Por aquel entonces vivía en los
alrededores de San Gall una ermitaña llamada Wiborada. Con frecuencia
acudía Utz a visitarla. En una ocasión la ermitaña, penetrando
el futuro, dijo al joven conde de Suabia, que en
el futuro llegaría a ser obispo de una ciudad donde
hay un río que separa dos comarcas. La profecía se
cumplió, efectivamente, pues la ciudad de Augsburgo, de donde Ulrico
fue más tarde obispo, está asentada junto al río Lech,
que separa a Baviera de Württemberg.
Cuando
Utz, a quien por respeto vamos a llamar con su
nombre completo de Ulrico, hubo terminado sus estudios en San
Gall, regresó a su casa y se convirtió en seguida
en la mano derecha de su tío Adalberto, que era
a la sazón obispo de Augsburgo y de quien había
recibido la ordenación sacerdotal. Ulrico hizo también una peregrinación a
Roma. Allí le comunicó al Padre Santo que su tío
Adalbero había muerto, entretanto, y que él sería su sucesor.
Sin embargo, aquélla predicción no se cumplió en seguida, pues
cuando Ulrico regresó ya habían nombrado a otra persona obispo
de Augsburgo, y como en el ínterin había fallecido su
padre, Ulrico se reunió con su madre, que se había
quedado sola, para consolarla en su desgracia.

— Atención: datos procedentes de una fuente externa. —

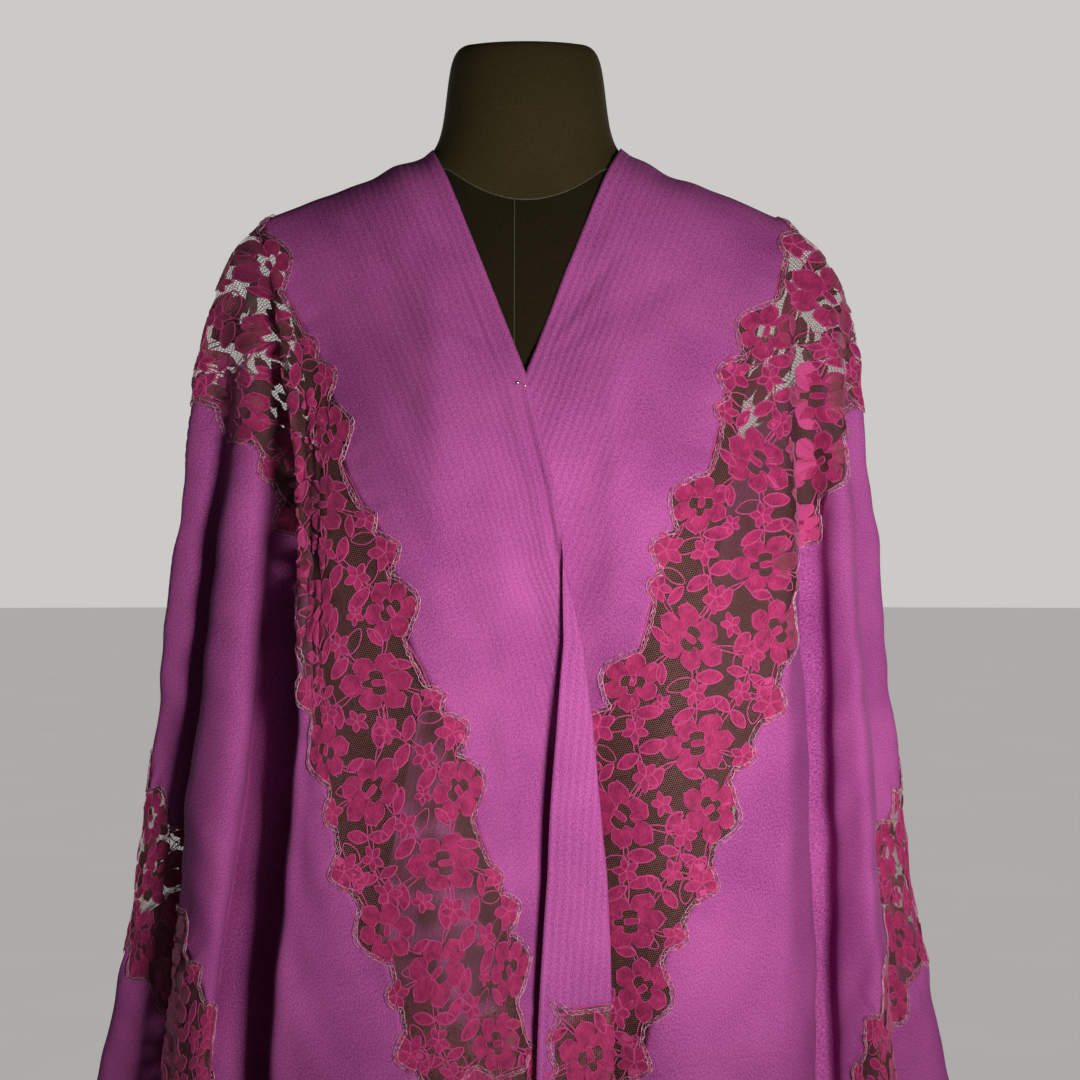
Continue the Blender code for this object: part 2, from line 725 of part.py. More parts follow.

Cuando quince años
más tarde murió, él mismo le cerró los ojos y
como igualmente murióel obispo de Augsburgo, Ulrico le sucedió, llevando
en sus manos durante cincuenta años el báculo pastoral.
Eran malos tiempos aquellos, pues poco antes los
húngaros, pueblo bárbaro compuesto de pescadores, cazadores y jinetes, se
habían desbordado sobre el país, montados en vivaces y pequeños
caballos, iban incendiando ciudades y aldeas, asesinando a muchas personas
y llevándose a otras como botín de esclavitud. Todos los
que habían logrado escapar estaban sentados sobre las ruinas de
sus antiguas haciendas, sin ánimos ni resolución para hacer nada.
El obispo Ulrico tuvo muchísima labor. Con mano vigorosa se
puso él mismo a trabajar en la reconstrucción, y su
ejemplo inflamó a los demás. Nuevos alientos reanimaron a aquellos
desgraciados hombres que se habían doblegado ante la desgracia, y
todo fue resurgiendo con suma rapidez. Ulrico sabía además orar
con fervor, y era de arriba abajo un obispo como
debe ser. En el año 955 volvió a haber una
violenta razzia de húngaros que saquearon el país, asesinaron a
muchísima gente y redujeron nuevamente a cenizas las iglesias y
los monasterios, las ciudades y las aldeas. Alaridos de dolor
y angustia resonaban por doquier. Pero esta vez las hordas
salvajes llegaron solamente hasta la ciudad de Augsburgo. En esta
ciudad les tuvo a raya San Ulrico, obispo, acompañado de
un escogido escuadrón de caballeros y soldados aguerridos, hasta que
llegó con su ejército imperial el emperador Otón I de
Alemania, el cual, en el día 10 de agosto del
955, causó tan completa derrota a los húngaros en la
famosa batalla de Lechfeld, que estas hordas jamás volvieron a
internarse en territorio alemán. No cabe duda, que un gran
mérito en esta batalla, famosa en toda la historia universal,
le corresponde a San Ulrico, obispo de Augsburgo, el cual,
según dijera el peregrino de vuelta de Tierra Santa, había
de ser realmente un hombre grande, valioso y afamado.
La primera canonización pontifica, llevada a cabo por el
Papa Juan XV en 993, fue la de elevar al
honor de los altares a Ulrico de Augsburgo.